Laura Stijn, remarquablement interprétée par Maud Wyler, vibrante et électrique, est la metteure en scène de la pièce Hedda Gabler qui doit débuter dans quelques jours. Tendue comme un arc, d’une humeur massacrante, elle s’écroule dans la salle de repos qui sert aussi de salle de restauration, avant d’appeler une journaliste berlinoise pour une interview. Hedda Gabler est le spectacle de sa vie, elle le dit clairement. « Hedda Gabler, c’est la femme sauvage, la parcelle d’être que vous ne pouvez pas acheter. Vous pouvez la tuer mais vivante, vous ne pouvez pas la posséder. » La manière vive avec laquelle Laura décrit son héroïne laisse penser au spectateur que ces deux femmes, Laura qui parle et Hedda, qu’elle décrit, sont très proches. La passion, la soif d’absolu, la manière tranchante d’envisager la vie et les choix, sont ici partagés. D’ailleurs, quand survient Grèbe, le mari de Laura qui interprète Tesman, le mari d’Hedda, Laura le repousse sèchement. Comme elle le fait, plus au moins aussi, avec sa propre fille qui vit non loin de là dans un internat. La priorité est à son travail, à sa création, mais Louise, la comédienne qui joue Hedda, ne lui convient pas.  Et son père, Bram, que Carlo Brandt magnifie en artiste égocentrique et outrancier, qui débarque au théâtre car il n’a pas diné ! Décidément, le monde entier pèse sur les épaules de Laura, mais la première du spectacle approche.

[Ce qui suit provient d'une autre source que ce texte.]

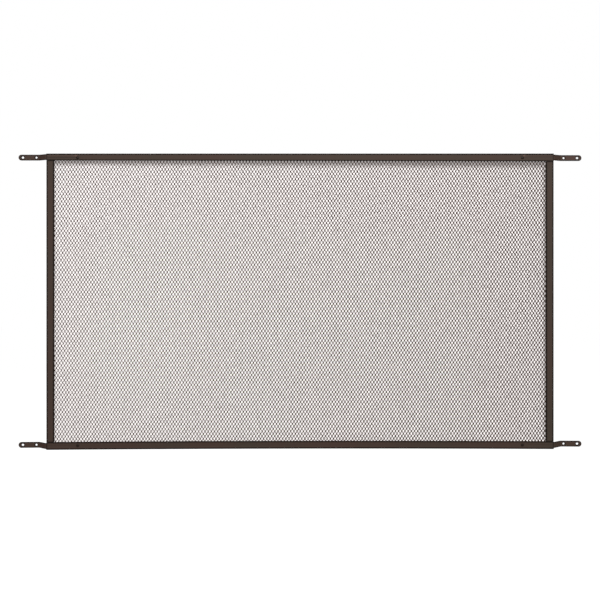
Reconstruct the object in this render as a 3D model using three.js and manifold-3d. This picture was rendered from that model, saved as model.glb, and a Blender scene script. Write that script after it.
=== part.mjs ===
// A framed guard screen of expanded metal with four screw ears, as fixed across a hearth opening or the
// lower part of a screen door. Millimetres, +Z up, +X to the right, front towards -Y.
// The origin lies on the plane that the ears screw to, midway between the four of them.
// Four roll-formed channels hold the edges of the sheet. A stamped bracket sits in each corner: one arm in
// the horizontal rail, one leg in the side rail, and an ear that steps back to the plane y = 0.

import * as THREE from "three";
import { mergeVertices } from "three/addons/utils/BufferGeometryUtils.js";
import Module from "manifold-3d";

const wasm = await Module();
wasm.setup();

// ---- Driving dimensions ----------------------------------------------------------------------------

const frameWidth = 784; // outside of the channel frame, 30 7/8 in
const frameHeight = 457.5; // 18 in
const standOff = 7.7; // from the plane of the ears to the back of the rails
const fitGap = 0.3; // between pieces that lie against each other

const railFace = 11.5; // width of a rail seen from the front
const channelWall = 0.8;
const channelBend = 1.2; // outside radius of the channel's two bends

const sheetThickness = 0.6;
const sheetRoom = 0.9; // depth that the twisted strands take up inside a channel
const sheetEdgeInset = 2; // from the frame's outer edge to the edge of the sheet
const openingsAcross = 27; // large diamonds, each for a block of the real 4.9 x 7.6 mm ones
const openingsUp = 10;
const openShare = 0.68; // share of the sheet that is open, as in the real one

const bracketThickness = 1.6;
const bracketWidth = 9;
const legLength = 46; // inside the side rail, from the frame's top or bottom
const bracketCorner = 1.5; // rounding of the arm's and the leg's ends
const bracketFillet = 2.5; // inside corner between arm and leg

const jogStart = 1; // from the frame's side to where the ear starts to step back
const jogRun = 12.5; // sideways length of the step
const jogBend = 2.4; // centreline radius of the step's two bends
const earReach = 46.2; // from the frame's side to the ear's tip
const innerHoleAt = 18.4; // from the frame's side
const outerHoleAt = 39.5;
const screwHole = 3.2; // diameter, 1/8 in
const outerHoleLength = 4; // the outer hole is a short slot

const rivetFromSide = 48.5; // along the horizontal rail, from the frame's side
const rivetLine = 6.4; // inwards from the frame's outer edge
const armPastRivet = 4.5; // so the arm always reaches past its rivet
const rivetShank = 2.8; // diameter
const rivetHead = 4.6;
const rivetHeadHeight = 0.7;
const rivetTail = 4.2;
const rivetTailHeight = 0.6;
const rivetSeat = 0.1; // between a head and the flange under it

const bendSteps = 4;
const roundSteps = 16;

// ---- Depths, counted from the plane of the ears towards the front -----------------------------------

const channelInside = bracketThickness + sheetRoom + 3 * fitGap;
const channelDepth = channelInside + 2 * channelWall;
const railBack = -standOff;
const railFront = railBack - channelDepth;
const sheetMiddle = railBack - channelWall - fitGap - sheetRoom / 2;
const armMiddle = railFront + channelWall + fitGap + bracketThickness / 2;
const earMiddle = -bracketThickness / 2;

// Along a rail: the length of the bracket's arm, counted from the frame's side.
const armLength = rivetFromSide + armPastRivet;

// Across a rail, counted inwards from the frame's outer edge.
const bracketEdge = channelWall + fitGap;
const bracketLine = bracketEdge + bracketWidth / 2;

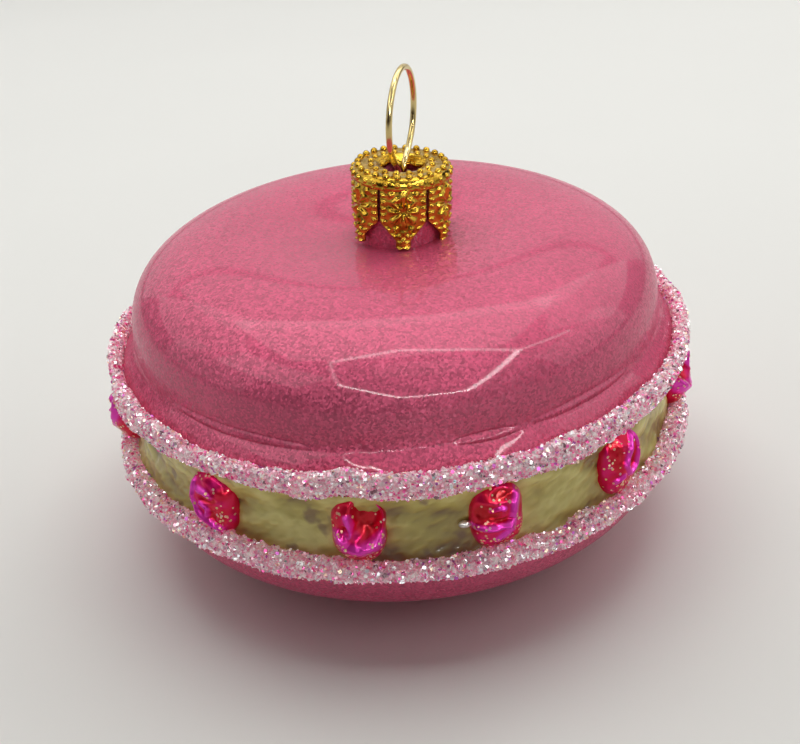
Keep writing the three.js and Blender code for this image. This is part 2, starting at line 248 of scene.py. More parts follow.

De sulfureuses correspondances

© Claire Bodson

Progressivement, Laura va se mettre dans les pas de son héroïne Hedda, avec des pulsions et des souvenirs familiaux qui peu à peu l’envahissent. Dans les coulisses, curieusement, Louise réalise qu’elle est enceinte en incarnant Hedda, et Richard qui joue le Juge Brack poursuit Laura avec une insistance amoureuse. Hors scène, dans ces espaces qui reproduisent en écho et en les amplifiant les émotions et conduites des personnages sur le plateau, on crie, on se dispute, on se court après, on mange et on s’enivre pour conjurer le stress. Qui est ce mystérieux quadragénaire qui fait irruption au théâtre en demandant à parler à Laura ? Et si c’était le père de son enfant ? Pourquoi chacun des personnages est-il à cran ? De quoi souffrent-ils tous ? On l’aura saisi, la psyché des personnages de théâtre débordent dans les coulisses et viennent percuter, comme un écho, la vie des interprètes. Laura devient Hedda, ou le contraire, une femme fragile qui devient autoritaire et prend les attributs dominateurs des hommes pour se libérer du patriarcat, tandis que Grèbe se console avec Marie, qui joue Théa. Dans ces interstices vertigineux, les comédiens sont remarquables de vérité et d’engagement, d’autant qu’ils sont en grande partie filmés avec une caméra mobile en gros plan comme dans les films de Lars Von Trier. Une réalisation intelligente et fine, à l’image du beau spectacle, certes un peu trop long, qui emporte le spectateur comme un tourbillon d’émotions entre passé et présent.